The color arrangement seems to be the exact same for the logical and factor variables, each point has a distinct color allocated based on the discrete values TRUE and FALSE (in this case a light red and cyan).

MY hypothesis/guess on why this is, is that similar to how R automatically register logicals as 0/1's for mathematical functions, that in this setting, ggplot2 is written such that when logicals enter an aes, it automatically considers it a factor of 2 levels: TRUE/FALSE which have correspoding numbers to them, in this case 1 and 2. This would then allow R to have an index to pull certain "colors" from some sort of color vector.
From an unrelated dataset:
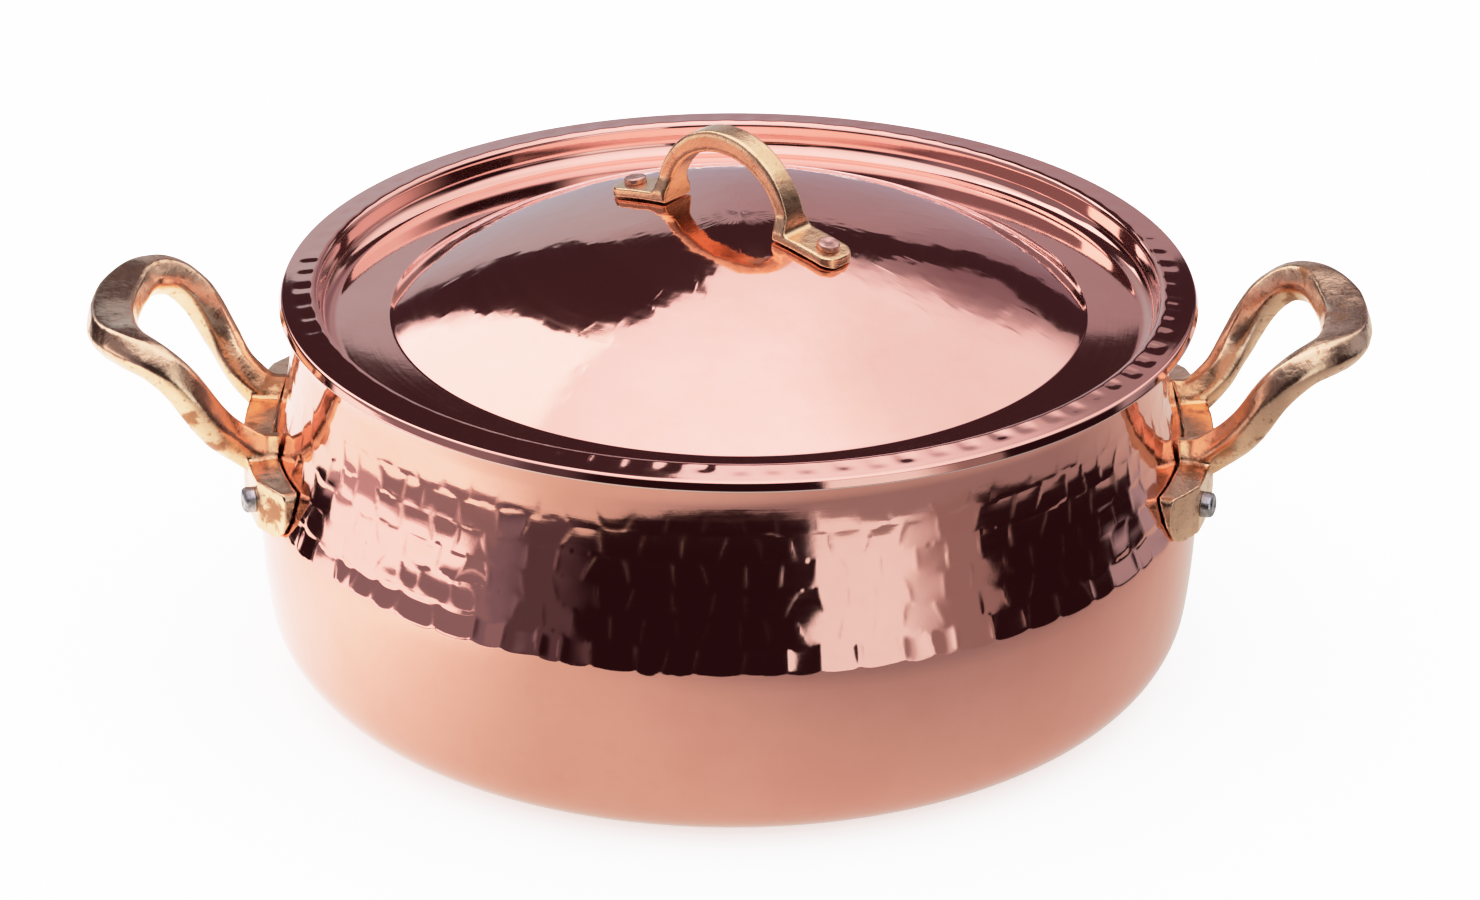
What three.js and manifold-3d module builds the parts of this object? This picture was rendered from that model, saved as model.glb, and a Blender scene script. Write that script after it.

Otherwise with FALSE being 0, it would be difficult to use that as an index since R objects start indexing at 1. (Just my guess)

In regards to the second plot where we have the blue and black dots, it seems in this case our color is based on some sort of gradient, the range of which is defined as 0 to 1. In our case we only have exactly 0's and 1's because we coerced it from logical to numeric. As a result we have a concentration from each of the extremes of the gradient. Say if we plugged in x as our color we would see this entire black(low)-blue(high) gradient generated going left to right. The same could be said for if we plugged in y instead, but we would generate that gradient from bottom to top.